Many shades of colour

For someone writing a tasting exam, colour is the first port of call. But generally, how many of us bother to really study the colour of a wine, bar noting whether it’s white, rosé or red? We head straight for the aroma and taste; these primarily determine what we think of the wine.

That’s a pity since colour, of both white and red wines, are changing so much, they deserve more consideration.

Three  shades of cinsaut ;  SFW 1974 right
Three shades of cinsaut ; SFW 1974 right

We’ve got so used to red wines being like Homer’s ‘wine dark sea’; impenetrable, black ruby from centre to the edge of the rim; no layers, just solid colour. With that impenetrability often comes over-ripeness and extraction, possibly too much new oak as well, lavished on the wine that’s intended to show ambition. Not all dark wines are heavy and dull; the best ones have a degree of freshness, gently extracted tannins and no new wood.

But once grenache and cinsaut began their run of popularity, the colour spectrum changed. It became possible to actually see the range of colours of and within each variety, as the cinsauts pictured show. More translucence does not rule out vivid brilliance. Craig Hawkins’ new Testalonga vintages have plenty of that with their eye-catching purple stain hue; the photo is of the new El Bandito Monkey Gone to Heaven 2016, a mourvèdre, while the carignan, named Follow Your Dreams’ brilliance is more ruby.

Testalonga Follow Your Dreams Carignan 2016
Testalonga Follow Your Dreams Carignan 2016

History shows that red wines, as they age, get paler, their ruby hue taking on garnet light.
Colour and its change with age in white wines is of far more interest to me, something I re-discovered at the recent bi-annual De Wetshof Celebration of Chardonnay.

This is a celebration I always look forward to as each one has its own new touch, though essentially it features a tasting of different chardonnays, an international speaker (Jay McInerney this year), and The Golden Vine Award, made to a chef who has made an exceptional contribution to fine culinary art; South African and incredibly young Jan Hendrik van der Westhuizen, owner/chef of the Nice restaurant Jan, and the first South African to be awarded a Michelin star, received the Golden Vine Award from Johan de Wet.

De Wetshof Finesse 1993, Thelema Chardonnay 1997, Neil Ellis Chardonnay 2005
De Wetshof Finesse 1993, Thelema Chardonnay 1997, Neil Ellis Chardonnay 2005

But back to the wines. The new feature this year was a flight of older wines: De Wetshof Finesse 1993, Thelema 1997, Neil Ellis 2005 and Hamilton Russell 2005. I don’t know why I missed a photo including the HRV but it did have the richness of colour similar to Thelema’s, though not quite as dark.

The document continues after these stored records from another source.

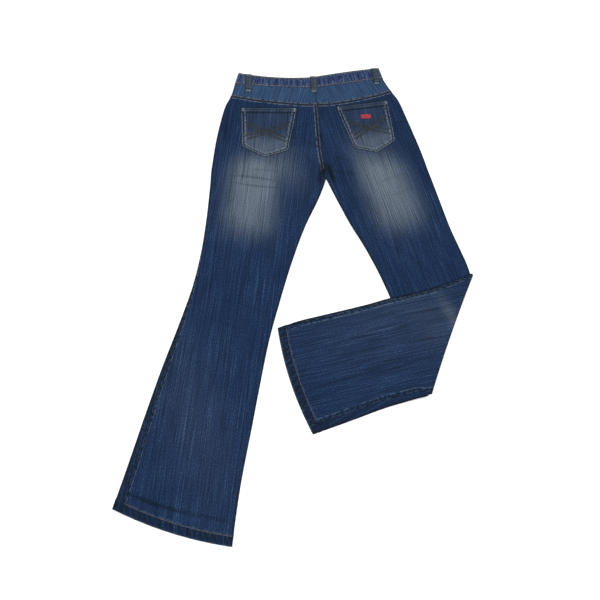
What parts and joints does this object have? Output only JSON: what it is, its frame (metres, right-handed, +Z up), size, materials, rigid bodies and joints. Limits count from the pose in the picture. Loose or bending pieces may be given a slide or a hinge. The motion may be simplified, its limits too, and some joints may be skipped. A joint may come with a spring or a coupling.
{
  "type": "bootcut jeans laid flat",
  "caption": "Bootcut jeans laid flat back side up, with patch pockets, yoke and belt loops, and one leg folded at the knee.",
  "frame": {"origin": "middle of the outline in plan, on the surface that the jeans lie on", "axes": "+Z up off the surface, +Y towards the waist, +X towards the wearer's right side; the back of the jeans faces +Z"},
  "size_m": [0.7735, 1.1434, 0.0125],
  "materials": {
    "denim": "washed indigo denim, faded on the thighs",
    "loop_denim": "worn grey-blue denim",
    "red_tape": "plain red woven tape",
    "cotton_tape": "navy cotton zip tape",
    "brass": "antique brass"
  },
  "bodies": {
    "root": {"front_left": "denim", "front_right": "denim", "back_left": "denim", "back_right": "denim", "yoke_left": "denim", "yoke_right": "denim", "waistband": "denim", "pocket_left": "denim", "pocket_right": "denim", "facing_left": "denim", "facing_right": "denim", "fly_shield": "denim", "belt_loop_left": "loop_denim", "belt_loop_centre": "loop_denim", "belt_loop_right": "loop_denim", "belt_loop_front_left": "loop_denim", "belt_loop_front_right": "loop_denim", "pocket_tab": "red_tape", "zip_tape": "cotton_tape", "zip_slider": "brass", "fly_button": "brass"}
  },
  "joints": []
}
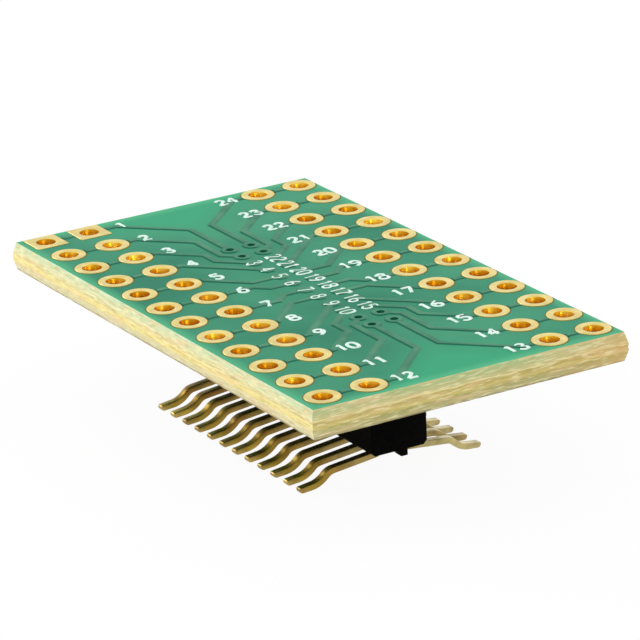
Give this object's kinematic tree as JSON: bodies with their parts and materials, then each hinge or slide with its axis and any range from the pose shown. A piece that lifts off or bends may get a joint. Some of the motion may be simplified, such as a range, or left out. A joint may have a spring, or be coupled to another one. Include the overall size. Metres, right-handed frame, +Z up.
{
  "type": "ic programming adapter",
  "caption": "Circuit board with nested patterns of plated holes, carried on a header whose formed contacts end in gull-wing feet.",
  "frame": {"origin": "on the seating plane of the feet, below the middle of the board's outline", "axes": "+Z up, away from the footprint; +Y along the rows of holes, towards the end with pin 1; pins 1 to 12 are on the -X side"},
  "size_m": [0.0178, 0.0304, 0.0078],
  "materials": {
    "solder_mask": "semi-gloss green mask over glass-epoxy laminate",
    "gold_plate": "thin gold plate, satin",
    "masked_copper": "copper under semi-gloss green mask",
    "body_plastic": "matt moulded black",
    "contact_metal": "plated formed strip, satin",
    "solder": "dull grey"
  },
  "bodies": {
    "root": {"board": "solder_mask", "tracks_left": "masked_copper", "tracks_right": "masked_copper", "header_body": "body_plastic", "solder_joints": "solder", "plated_holes_01": "gold_plate", "contact_01": "contact_metal", "plated_holes_02": "gold_plate", "contact_02": "contact_metal", "plated_holes_03": "gold_plate", "contact_03": "contact_metal", "plated_holes_04": "gold_plate", "contact_04": "contact_metal", "plated_holes_05": "gold_plate", "contact_05": "contact_metal", "plated_holes_06": "gold_plate", "contact_06": "contact_metal", "plated_holes_07": "gold_plate", "contact_07": "contact_metal", "plated_holes_08": "gold_plate", "contact_08": "contact_metal", "plated_holes_09": "gold_plate", "contact_09": "contact_metal", "plated_holes_10": "gold_plate", "contact_10": "contact_metal", "plated_holes_11": "gold_plate", "contact_11": "contact_metal", "plated_holes_12": "gold_plate", "contact_12": "contact_metal", "plated_holes_13": "gold_plate", "contact_13": "contact_metal", "plated_holes_14": "gold_plate", "contact_14": "contact_metal", "plated_holes_15": "gold_plate", "contact_15": "contact_metal", "plated_holes_16": "gold_plate", "contact_16": "contact_metal", "plated_holes_17": "gold_plate", "contact_17": "contact_metal", "plated_holes_18": "gold_plate", "contact_18": "contact_metal", "plated_holes_19": "gold_plate", "contact_19": "contact_metal", "plated_holes_20": "gold_plate", "contact_20": "contact_metal", "plated_holes_21": "gold_plate", "contact_21": "contact_metal", "plated_holes_22": "gold_plate", "contact_22": "contact_metal", "plated_holes_23": "gold_plate", "contact_23": "contact_metal", "plated_holes_24": "gold_plate", "contact_24": "contact_metal"}
  },
  "joints": []
}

This was a quartet which really made one think about colour, what it suggests the wine will taste like and which has the most appeal. I enthused about the De Wetshof at the pre-Nederburg Auction tasting, writing: ‘Brilliant and youthful in colour, Robertson’s typical limey character remains clear and well-sustained. The area’s limestone soils really do help to preserve good acidity and low pH levels.’ For the technically minded, the wine’s pH level is 3.17 and acidity 6.8 g/l. This time, I did note some bottle age but the flavours remain fresh.

Thelema’s deep gold colour is reflected in its rich, slightly honeyed nose; the flavours though are fresher with balanced leesy weight. Of the four, Neil Ellis’s Elgin wine had the most eye appeal with its green halo lighting up the deepening yellow hue. From sandstone and shale soils, the analysis again proved beneficial to such ageing: 3.2 pH and a TA of 5.8 g/l. My notes: ‘Brilliant hellow. So fresh, creamy, elegant and dry’ were a most positive record. Despite the Hamilton Russell’s deep yellow gold, though less so than Thelema’s, it remains very tight, focused and with savoury length.

To be completely honest, a little more colour development in the De Wetshof and less in Thelema and Hamilton Russell to correspond with the state of development in the flavours and texture wouldn’t be a bad thing. But this is perhaps nit-picking; all four are interesting and enjoyable in their own right, especially as alcohol levels top out at 13.5%.

cape-point-vineyards-isleidh-2009This tasting of older chardonnays, one I hope the De Wets will repeat at the next Chardonnay Celebration, inspired me a few days’ later to open not an older chardonnay but Cape Point Vineyards Isleidh 2009, probably the most celebrated vintage after 2015. At seven years of age, this wine struck the perfect balance between colour, nose and taste. The deepening yellow is still shot with brilliant green, secondary notes are evident with semillon taking a lead role, backed by sauvignon’s freshness. A heart-stopping wine! The colour playing no small role in my appreciation.

Colour is under-appreciated; I know we all want a quick sniff before the main pleasure of tasting the wine, but colour can give great pleasure too.